Final Report

Author

Ayomide Ojo, Sahale Reese, Benyat Yimaj, and Youssouf Toure

Introduction

Higher education is a journey that holds the promise of personal growth, intellectual development, and more career opportunities. As students begin on this path, one consideration is the cost of attending a university. A big assumption in society is that prestigious universities, characterized by their high academic standards, faculty, and research facilities, tend to come with a hefty price tag. This project dives into the question: to what extent do prestigious universities indeed have higher tuition costs? Understanding the relationship between university prestige and tuition costs is very important for prospective students and their families.
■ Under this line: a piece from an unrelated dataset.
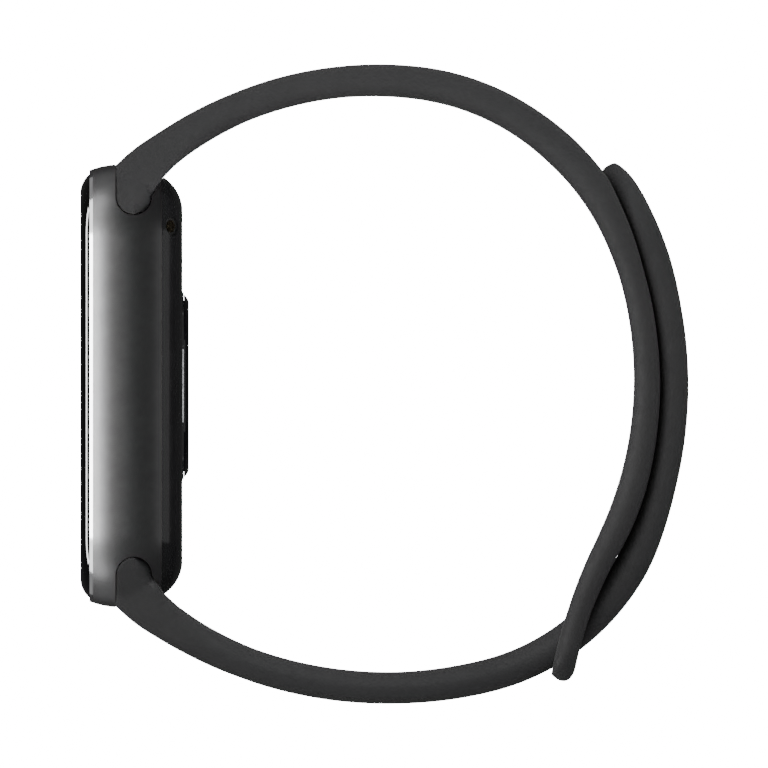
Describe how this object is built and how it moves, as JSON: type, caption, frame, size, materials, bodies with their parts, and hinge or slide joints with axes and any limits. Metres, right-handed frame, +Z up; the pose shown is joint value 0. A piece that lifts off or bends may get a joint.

The financial investment required for a college education is a huge factor in decision-making for the majority of America, and unraveling the way prestige influences tuition can help individuals make good choices about where to pursue their higher education.

Research Question

  • To what extent do prestigious universities tend to have higher tuition costs?
  • Is there a strong correlation between university rankings and tuition costs?
  • How does the difference between public and private universities contribute to variations in the relationship between prestige and affordability?

Data Sources

For this project, we used two sets of data.

The first one was 2020-QS-World-University-Rankings.xlsx https://www.kaggle.com/datasets/divyansh22/qs-world-university-rankings/data?select=2020-QS-World-University-Rankings.csv This data set gave us the top university rankings in the entire world. Since we were only examining schools in the U.S, we filtered out the countries that weren’t in the U.S. Tuition Spreadsheet.xlsx. This data has been pre-processed from the QS World University Rankings.

The second data set was https://nces.ed.gov/fastfacts/display.asp?id=76 This detailed the tuition rates schools in the U.S in 2019 and 2020. We used the filtering from QS-World Ranking to filter the data set to only leave the top schools in this tuition spreadsheet. This data is an original source and was collected by the government. There are no biases of any sort in this data, as these are hard numbers that can be cross-checked for confirmation of validity.

Data Cleaning

Variable Description
Institution Name The name of the University
Rank in 2019 Rank of the University in 2019
Rank in 2020 Rank of the University in 2020
Tuition in 2019 The Tuition of the University in 2019
Tuition in 2020 The Tuition of the University in 2020
Private Universities Whether the school is Private or Public (TRUE or FALSE)
Acceptance Rate The number of total applicants to accepted students (%)

Analysis and Figures

In the first part of our research we wanted to to examine if there was a correlation between tuition and universities that were private versus ones that are public. This graph explores that correlation.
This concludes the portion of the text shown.